Semi-brittle flow of rocks: Cracks, dislocations and strain hardening

 Strain hardening is a key feature observed in many rocks deformed in the so-called ``semi-brittle'' regime, where both crystal plastic and brittle deformation mechanisms operate. Experimental observations in calcite aggregate show a negative correlation between strain hardening rate and microcrack density. Strain hardening is typically caused by accumulation of unrelaxed elastic stresses, for instance due to dislocation storage or frictional sliding, but the role of tensile cracks in that process is not clear. Here, I will first summarise key experimental observations in calcite aggregates, documenting the co-evolution of microstructural features as a function of strain, and then propose a simple microphysical hardening model that couples tensile microcracking with dislocation storage.
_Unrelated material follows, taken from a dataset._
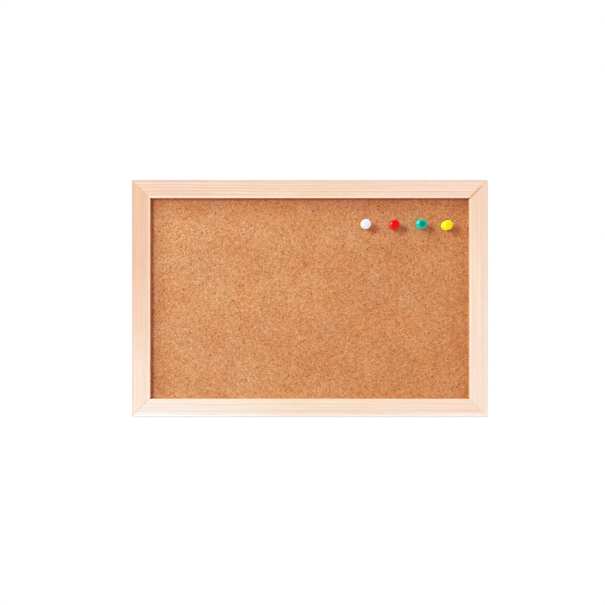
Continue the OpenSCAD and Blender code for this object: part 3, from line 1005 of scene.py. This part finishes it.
def make_world(scene):
    """White to the camera. As light it is dimmer and warmer in front of the board than behind it."""
    world = bpy.data.worlds.new("studio")
    world.use_nodes = True
    scene.world = world
    tree = world.node_tree
    light = tree.nodes["Background"]
    way = tree.nodes.new("ShaderNodeTexCoord")
    parts = tree.nodes.new("ShaderNodeSeparateXYZ")
    share = tree.nodes.new("ShaderNodeMapRange")
    share.inputs[1].default_value, share.inputs[2].default_value = AMBIENT_TURN
    tone = tree.nodes.new("ShaderNodeMix")
    tone.data_type = "RGBA"
    ends = [socket for socket in tone.inputs if socket.type == "RGBA"]
    ends[0].default_value = (*FRONT_AMBIENT, 1)
    ends[1].default_value = (*BACK_AMBIENT, 1)
    result = [socket for socket in tone.outputs if socket.type == "RGBA"][0]
    white = tree.nodes.new("ShaderNodeBackground")
    white.inputs["Color"].default_value = (1, 1, 1, 1)
    path = tree.nodes.new("ShaderNodeLightPath")
    choose = tree.nodes.new("ShaderNodeMixShader")
    link = tree.links.new
    link(way.outputs["Generated"], parts.inputs[0])
    link(parts.outputs[1], share.inputs[0])
    link(share.outputs[0], tone.inputs[0])
    link(result, light.inputs["Color"])
    link(path.outputs["Is Camera Ray"], choose.inputs[0])
    link(light.outputs[0], choose.inputs[1])
    link(white.outputs[0], choose.inputs[2])
    link(choose.outputs[0], tree.nodes["World Output"].inputs["Surface"])


def make_floor(scene):
    """Pale paper sweep well below the board. Towards its edges it glows white, which fades it into the white
    surround.
    """
    corners = [
        (-FLOOR_HALF, FLOOR_NEAR, FLOOR_Z), (FLOOR_HALF, FLOOR_NEAR, FLOOR_Z),
        (FLOOR_HALF, FLOOR_FAR, FLOOR_Z), (-FLOOR_HALF, FLOOR_FAR, FLOOR_Z),
    ]
    mesh = bpy.data.meshes.new("floor")
    mesh.from_pydata(corners, [], [(0, 1, 2, 3)])
    floor = bpy.data.objects.new("floor", mesh)
    scene.collection.objects.link(floor)
    s = Shader("floor_paper")
    at = s.coords()
    x, y, _ = s.split(at)
    tone = s.remap(s.noise(at, 60, 3.0)[0], 0.3, 0.7, 0.88, 0.92)
    s.set(Base_Color=s.join(tone, tone, tone), Roughness=0.9)
    past_far = s.remap(y, FADE_FAR, FLOOR_FAR / MM - 5, smooth=True)
    past_side = s.remap(s.math("ABSOLUTE", x), FADE_SIDE, FLOOR_HALF / MM - 20, smooth=True)
    past_near = s.remap(y, FADE_NEAR, FLOOR_NEAR / MM + 20, smooth=True)
    fade = s.math("MAXIMUM", s.math("MAXIMUM", past_far, past_side), past_near)
    # Painted glow: the floor glows white towards its edges
    glow = s.node("ShaderNodeEmission", {"Strength": 1.0})
    blend = s.node("ShaderNodeMixShader", {0: fade, 1: s.bsdf.outputs[0], 2: glow.outputs[0]})
    s.tree.links.new(blend.outputs[0], s.output.inputs["Surface"])
    mesh.materials.append(s.material)
    floor.visible_diffuse = False
    floor.visible_glossy = False


make_studio()
make_frame()
make_cork()
for pin_name in PINS:
    make_pin(pin_name)
make_v_nails()
dress_back()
The model relies on viewing tensile cracks as free surfaces that absorb dislocations, thus reducing the dislocation storage rate and the hardening coefficient. The model captures important qualitative features observed in calcite marble deformation experiments: pressure-dependency of strength in the ductile regime, and a reduction in hardening linked to an increase in crack growth with decreasing confining pressure. Although very promising at a conceptual level, the model has limitations and needs to be tested more systematically before it can be used to make geological predictions of strength in the semi-brittle regime.